The second thing? Conflict.

The film is filled to the brim with it. The class sequences are a never-ending confrontation between the well-meaning teacher who tries to interest his pupils in the topics he teaches them, and looks for ways to link it to their own experiences; and the pupils who for the most part seem to resist learning anything at all to the best of their ability, and who freely vent their disrespect of their teacher and their racist feelings towards each other. Though there is no sensationalism whatsoever (no headline-worthy excesses of violence), these sequences are unsettling by their intensity and their truthfulness.

But even the scenes outside of the classroom nearly all have some sort of conflict (teachers vs. parents, teachers vs. the principal, teachers squabbling amongst themselves...). Though these scenes are far less intense than the classroom scenes, they certainly aren't flat or harmonious.

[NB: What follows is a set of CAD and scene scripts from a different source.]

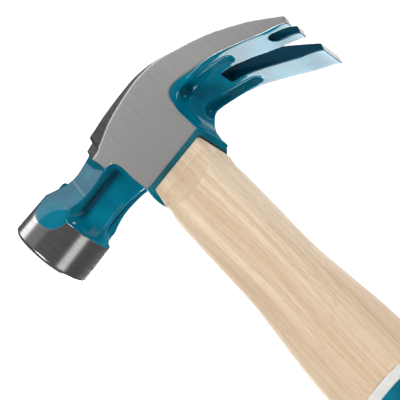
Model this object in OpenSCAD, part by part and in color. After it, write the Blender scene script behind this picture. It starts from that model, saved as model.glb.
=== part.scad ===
// Claw hammer with a forged steel head and a wedged hickory handle.
// It lies on its side: +X runs along the handle from the butt to the crown,
// +Y points to the striking face and +Z to the upper side of the head.
// The origin is at the middle of the bottom of the bounding box. The design
// itself is drawn from the middle of the eye, at the head's lower edge.

/* [Overall] */
// Length from the butt of the handle to the crown of the head
total_len = 330; // [300:1:360]

/* [Striking end] */
// Diameter of the striking face
face_d = 31; // [29:0.5:32]
// Distance from the middle of the eye to the rim of the striking face
face_reach = 59.0; // [56:0.5:62]
// Length of the ground cylinder behind the face
poll_len = 16.7; // [14:0.1:18]
// Height of the poll's axis above the lower edge of the head
poll_height = 27.3; // [26.5:0.1:28]
// Chamfer round the striking face
face_chamfer = 1.2; // [0.5:0.1:2]

/* [Block and eye] */
// Width of the head across its two ground cheeks
block_w = 25.8; // [25:0.1:27]
// Height of the head from its lower edge to the crown
crown_h = 40; // [39.5:0.1:41]
// Length of the eye along the head
eye_len = 24.2; // [22:0.1:24.6]
// Width of the eye across the head
eye_w = 19.2; // [18:0.1:20]
// Radius of the eye's corners
eye_r = 5; // [3:0.5:7]

/* [Claw] */
// Distance from the middle of the eye to the claw's tips
claw_reach = 63.2; // [60:0.1:65]
// Width of the claw across its tips
tip_w = 37.8; // [34:0.1:40]
// Width of the nail slot where it starts
slot_root_w = 7.6; // [6:0.1:8]
// Width of the nail slot between the tips
slot_tip_w = 11.2; // [9:0.1:12]
// Distance from the middle of the eye to the start of the nail slot
slot_start = 32; // [31:0.5:36]
// Width of the small slot in the upper prong
small_slot_w = 5.2; // [4.4:0.1:5.6]
// Distance from the middle of the eye to the small slot's round end
small_slot_start = 51.5; // [49:0.5:54]

/* [Nail starter] */
// Diameter of the magnet
magnet_d = 5; // [4:0.5:6]
// Thickness of the magnet
magnet_t = 2.5; // [2:0.5:3]

/* [Handle] */
// Distance from the head to the white band on the grip
band_start = 124.5; // [115:0.5:135]
// Width of the white band
band_w = 4.2; // [3:0.1:8]
// Thickness of the band and of the grip's coat
coat_t = 0.8; // [0.5:0.1:1.2]
// Angle at which the handle leans toward the face
lean = 1.4; // [0:0.1:2]

/* [Hidden] */

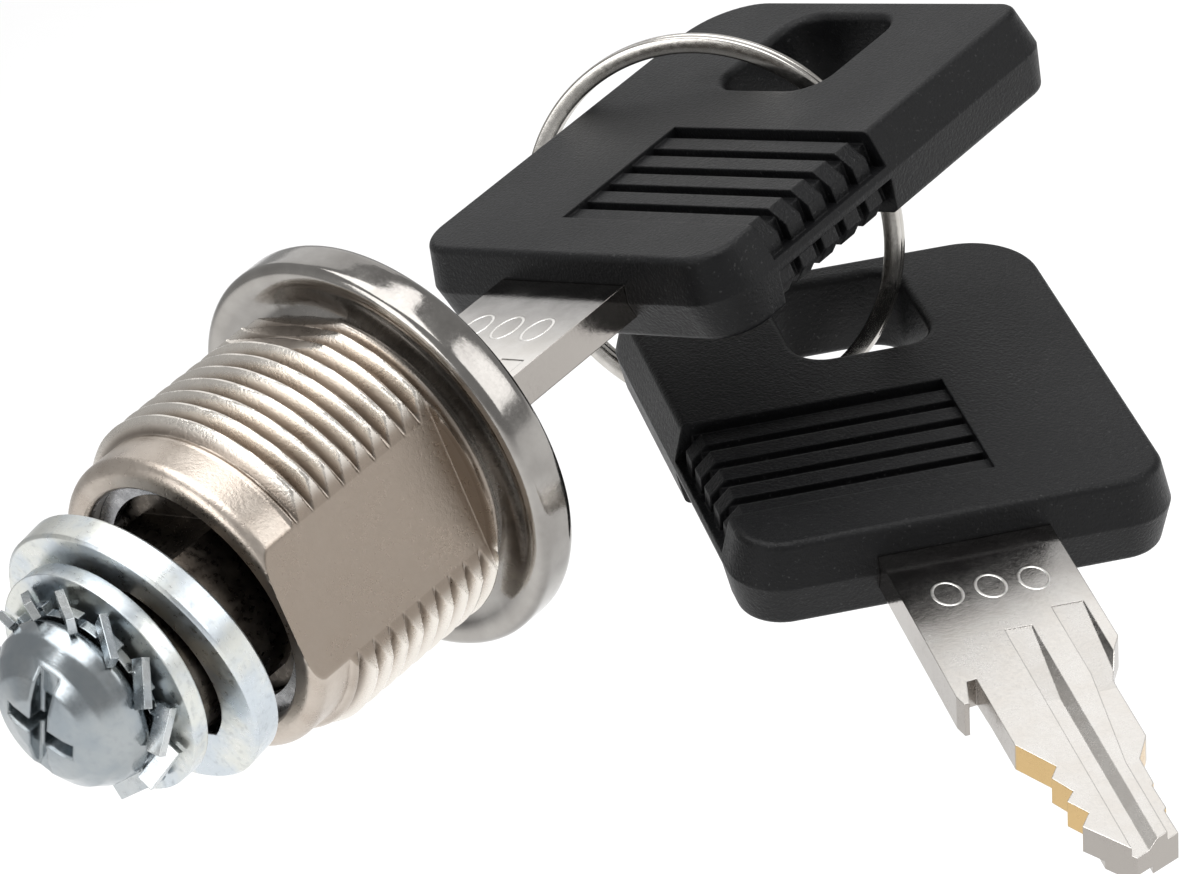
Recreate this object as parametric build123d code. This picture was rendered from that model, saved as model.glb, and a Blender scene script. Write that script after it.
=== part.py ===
from build123d import *
import math
import os

# Cam lock with two keys on a split ring, in millimetres.
# Origin: centre of the flange's rear seating face, on the barrel axis.
# +Y runs along the barrel to the cam screw, the key goes in from -Y with its blade flat (normal +Z),
# and +X is square to the barrel's main flats.

# ---- driving dimensions ----
FLANGE_R = 11.7
FLANGE_FRONT_Y = -2.66
RIM_LIP_R = 10.45
RIM_DISH = 0.3
ROOT_R = 8.7
CREST_R = 9.525
RIDGE_COUNT = 10
RIDGE_FIRST_Y = 0.62
RIDGE_PITCH = 1.17
MAIN_FLAT_X = 7.8
MAIN_FLAT_HALF_ANGLE = 30.0
MAIN_FLAT_START_Y = 0.9
PAD_Z = 8.72
PAD_HALF_ANGLE = 22.5
PAD_END_Y = 3.3
BARREL_END_Y = 14.2
BARREL_END_R = 7.9
BORE_R = 6.05
COUNTERBORE_R = 7.1
COUNTERBORE_Y = 10.8
CLIP_GROOVE_R = 7.42
CLIP_GROOVE_Y = (12.42, 13.1)
STOP_INNER_R = 6.35
STOP_END_Y = 12.2
STOP_CENTRE_ANGLE = 135.0
STOP_HALF_ANGLE = 15.0
PLUG_TRAVEL = 90.0
WAFER_GROOVE_R = 6.95
WAFER_GROOVE_HALF = 3.3
WAFER_GROOVE_START_Y = 3.4

PLUG_R = 6.0
PLUG_FRONT_Y = -1.4
PLUG_COLLAR_R = 6.9
PLUG_COLLAR_Y = (10.9, 12.2)
KEYWAY_HALF_X = 3.65
KEYWAY_HALF_Z = 1.1
KEYWAY_END_Y = 13.9
DRIVE_R = 5.3
DRIVE_FLAT_Z = 4.3
DRIVE_END_Y = 19.78
SCREW_HOLE_R = 2.52
SCREW_HOLE_Y = 14.7

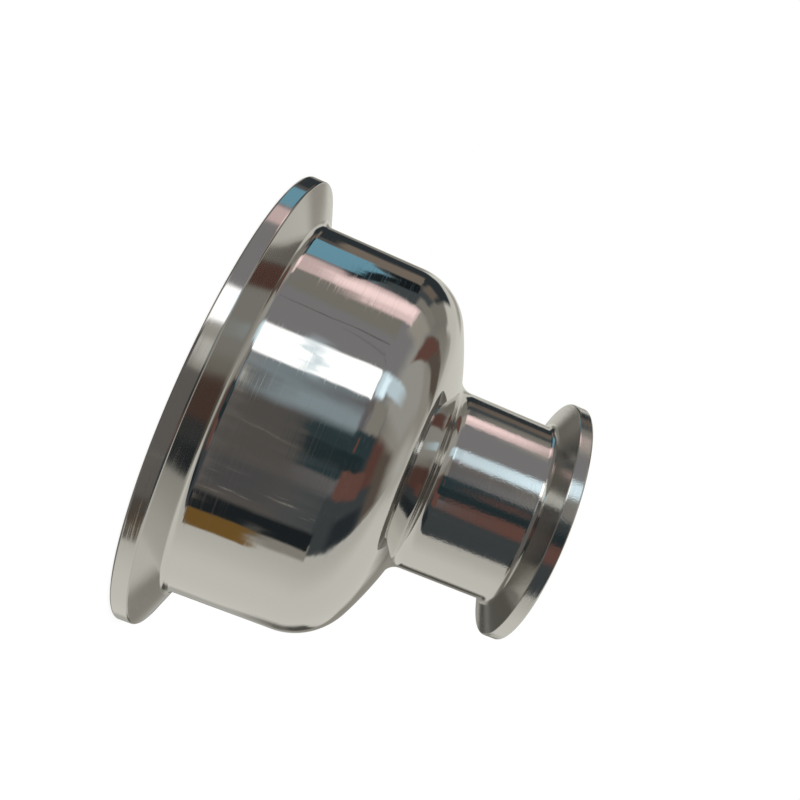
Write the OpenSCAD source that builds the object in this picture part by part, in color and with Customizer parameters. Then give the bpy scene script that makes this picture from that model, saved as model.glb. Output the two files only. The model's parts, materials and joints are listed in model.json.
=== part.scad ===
// Sanitary clamp reducer: a bowl with a dished head that takes a large clamped tube end down to a small one.
// It stands on the face of its large end, and +Z runs up its axis to the face of its small end.

/* [Large end] */
// Outside diameter of the large tube
large_tube_d = 76.2; // [66:0.1:80]
// Outside diameter of the large clamp flange
large_flange_d = 91; // [87:0.1:130]
// Length of the large ferrule, from its face to the head
large_ferrule_l = 21.5; // [8:0.1:80]
// Distance from the large rim in to the middle of its gasket groove
large_groove_inset = 3.75; // [3.4:0.05:6]

/* [Small end] */
// Outside diameter of the small tube
small_tube_d = 38.1; // [24:0.1:41]
// Outside diameter of the small clamp flange
small_flange_d = 50.5; // [47:0.1:80]
// Length of the small ferrule, from its face to the head's collar
small_ferrule_l = 21.5; // [8:0.1:80]
// Distance from the small rim in to the middle of its gasket groove
small_groove_inset = 3.5; // [3.4:0.05:5]

/* [Clamp flanges] */
// Thickness of each flange at its rim
rim_t = 2.85; // [2.2:0.05:6]
// Slope of the flanges' backs, where the clamp bears
taper_angle = 20; // [8:0.5:35]
// Radius where each back runs into its tube
taper_fillet_r = 1.5; // [0.3:0.1:3]
// Radius of the broken edges of the rims
rim_edge_r = 0.4; // [0.1:0.05:0.9]
// Radius of the gasket grooves' section
groove_r = 2.36; // [1.8:0.02:2.6]
// Depth of the gasket grooves
groove_depth = 1.59; // [0.8:0.01:1.8]

/* [Dished head] */
// Straight skirt of the head, between the large ferrule and the knuckle
skirt_l = 4; // [0:0.1:40]
// Outside radius of the knuckle, where the head turns in
knuckle_r = 12.95; // [4:0.05:20]
// Outside radius of the crown, the shallow dome of the head
crown_r = 68.58; // [48:0.1:200]
// Outside radius of the root, where the crown turns up into the neck
root_r = 3.2; // [0.5:0.1:8]
// Straight collar of the head, between the root and the small ferrule
collar_l = 1.7; // [0.1:0.1:40]

/* [Wall] */
// Wall thickness of the tubes and the head
wall_t = 1.65; // [0.8:0.05:3]

/* [Hidden] */
$fn = 180;

// How far a cut runs past the face that it opens
past = 1;
// How far arcs that touch run into each other, so that no step is left between them
blend = 0.0002;
large_r = large_tube_d / 2;
small_r = small_tube_d / 2;
// Outward direction square to a flange's back, in the plane of the outline
back_normal = [sin(taper_angle), cos(taper_angle)];
// The knuckle's arc touches the large tube where the skirt ends
skirt_z = large_ferrule_l + skirt_l;
knuckle_c = [large_r - knuckle_r, skirt_z];
// The crown's arc has its centre on the axis and touches the knuckle's arc from outside
crown_reach = crown_r - knuckle_r + blend;
crown_c = [0, skirt_z - sqrt(pow(crown_reach, 2) - pow(knuckle_c.x, 2))];
// The root's arc touches the crown and the neck
root_x = small_r + root_r;
root_reach = crown_r + root_r - blend;
root_c = [root_x, crown_c.y + sqrt(pow(root_reach, 2) - pow(root_x, 2))];
overall_l = root_c.y + collar_l + small_ferrule_l;

// Point on the line from a through b, at k times their distance from a
function along(a, b, k) = a + k * (b - a);

// Disc in the plane of the outline
module disc(centre, r) {
    translate(centre)
        circle(r = r);
}

// Rectangle from the axis out to radius r, between two heights
module column(r, low, high) {
    translate([0, low])
        square([r, high - low]);
}

// Knuckle and crown of the head, inset from their outside
module head_outline(inset) {
    intersection() {
        disc(knuckle_c, knuckle_r - inset);
        column(large_r, skirt_z, skirt_z + knuckle_r);
    }
    intersection() {
        disc(crown_c, crown_r - inset);
        polygon([
            [0, skirt_z],
            knuckle_c,
            along(crown_c, knuckle_c, 2 * crown_r / crown_reach),
            [0, crown_c.y + 2 * crown_r]
        ]);
    }
}

// Root between the crown and the neck, inset from its outside
module root_outline(inset) {
    difference() {
        polygon([
            [0, skirt_z],
            along(crown_c, root_c, (skirt_z - crown_c.y) / (root_c.y - crown_c.y)),
            root_c,
            [0, root_c.y]
        ]);
        disc(root_c, root_r + inset);
    }
}

// Whole vessel from end to end, inset from its outside and run past both faces
module vessel_outline(inset, run) {
    column(large_r - inset, -run, skirt_z);
    head_outline(inset);
    root_outline(inset);
    column(small_r - inset, skirt_z, overall_l + run);
}

// Clamp flange with its face at height 0, round edges and a fillet into the tube
module flange_outline(tube_r, flange_r) {
    edge_x = flange_r - rim_edge_r;
    back_c = [edge_x, rim_t - rim_edge_r * (1 - back_normal.x) / back_normal.y];
    foot_x = tube_r + taper_fillet_r;
    foot_c = [foot_x, rim_t + (taper_fillet_r + (flange_r - foot_x) * back_normal.x) / back_normal.y];
    difference() {
        union() {
            polygon([
                [0, 0],
                [edge_x, 0],
                [flange_r, rim_edge_r],
                [flange_r, back_c.y],
                back_c + rim_edge_r * back_normal,
                foot_c - taper_fillet_r * back_normal,
                foot_c,
                [0, foot_c.y]
            ]);
            disc([edge_x, rim_edge_r], rim_edge_r);
            disc(back_c, rim_edge_r);
        }
        disc(foot_c, taper_fillet_r);
    }
}

// Section of a gasket groove in a face at height 0
module groove_outline(flange_r, groove_inset) {
    disc([flange_r - groove_inset, groove_depth - groove_r], groove_r);
}

// Turns an outline that is drawn up from the small face over to its place
module at_small_face() {
    translate([0, overall_l])
        mirror([0, 1])
            children();
}

// The reducer: two ferrules and the dished head, welded and polished into one piece
module reducer_body() {
    color([0.74, 0.73, 0.71])
        rotate_extrude()
            difference() {
                union() {
                    vessel_outline(0, 0);
                    flange_outline(large_r, large_flange_d / 2);
                    at_small_face()
                        flange_outline(small_r, small_flange_d / 2);
                }
                vessel_outline(wall_t, past);
                groove_outline(large_flange_d / 2, large_groove_inset);
                at_small_face()
                    groove_outline(small_flange_d / 2, small_groove_inset);
            }
}

reducer_body();
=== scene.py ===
"""Sanitary clamp reducer in polished stainless steel, in a plain studio, seen as in the photograph.

The part stands on its large end. Its axis is Z, and the camera stands on the side of minus Y.
"""

import json
from math import acos, atan2, cos, pi, radians, sin, sqrt, tan
from typing import NamedTuple

import bmesh
import bpy
from bpy.props import FloatProperty, FloatVectorProperty, IntProperty, PointerProperty
from mathutils import Matrix, Vector


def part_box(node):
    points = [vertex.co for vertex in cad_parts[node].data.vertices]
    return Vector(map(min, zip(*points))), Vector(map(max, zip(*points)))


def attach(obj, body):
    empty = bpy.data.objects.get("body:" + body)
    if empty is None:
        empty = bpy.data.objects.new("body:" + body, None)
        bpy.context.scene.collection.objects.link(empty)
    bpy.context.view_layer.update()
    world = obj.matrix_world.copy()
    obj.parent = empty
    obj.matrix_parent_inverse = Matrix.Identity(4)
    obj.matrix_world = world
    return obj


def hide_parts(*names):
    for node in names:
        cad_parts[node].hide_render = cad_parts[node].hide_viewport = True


bl_info = {
    "name": "Sanitary clamp reducer",
    "version": (1, 0, 0),
    "blender": (4, 5, 0),
    "location": "3D View > Sidebar > Reducer",
    "description": "Makes a polished clamp reducer, its studio and its camera",
    "category": "Add Mesh",
}

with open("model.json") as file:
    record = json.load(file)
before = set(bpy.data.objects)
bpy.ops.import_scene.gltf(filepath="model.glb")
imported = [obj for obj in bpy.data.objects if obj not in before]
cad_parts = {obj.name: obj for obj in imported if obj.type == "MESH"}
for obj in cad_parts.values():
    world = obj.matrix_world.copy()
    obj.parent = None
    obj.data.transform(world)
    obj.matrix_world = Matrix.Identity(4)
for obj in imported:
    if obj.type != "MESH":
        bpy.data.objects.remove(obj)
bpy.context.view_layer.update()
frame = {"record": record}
MM = 0.001
MICRON = 0.001 * MM
MOUNTS = {mount["name"]: mount for mount in frame["record"]["mounts"]}
STEEL = next(kind for kind in frame["record"]["materials"] if kind["slot"] == "polished_steel")


def mount_radius(name):
    """Radius of one of the frame's round mounts, in metres."""
    return MOUNTS[name]["dims"]["r_mm"] * MM


def length(name, description, millimetres):
    """A property for a length, whose default is given in millimetres."""
    return FloatProperty(
        name=name, description=description, default=millimetres * MM, unit="LENGTH", precision=5,
    )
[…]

I don't want to imply there is absolutely no plot in Entre Les Murs - the strongest narrative thread concerns a rebellious African pupil, Souleyman, whose seething anger and resentment boil over near the end of the film when Marin gets mad at the girls who, as class represetatives, have leaked end-of-term results to their classmates. There's an altercation in class, Souleyman faces the disciplinary board and is expelled from school, possible to be sent back to his homeland, Mali, by his dad.

But this is told more as an incident, a sequence of events which follow each other chronologically rather than as the strongly causal narrative we find in, say, Dead Poets' Society. In the climactic hearing, Marin is silent the entire time and Souleyman only translates his mother's heartfelt but misguided plea in favour of her son. So there is no ultimate effort by the parties involved in the conflict to triumph.

Of course the conditions in which this script was created are fairly unique, and will rarely if ever be available to other writers. But the film serves as an object lesson to the power of conflict to carry a film, even in the face of the absense of a strong conflict or traditional story patterns.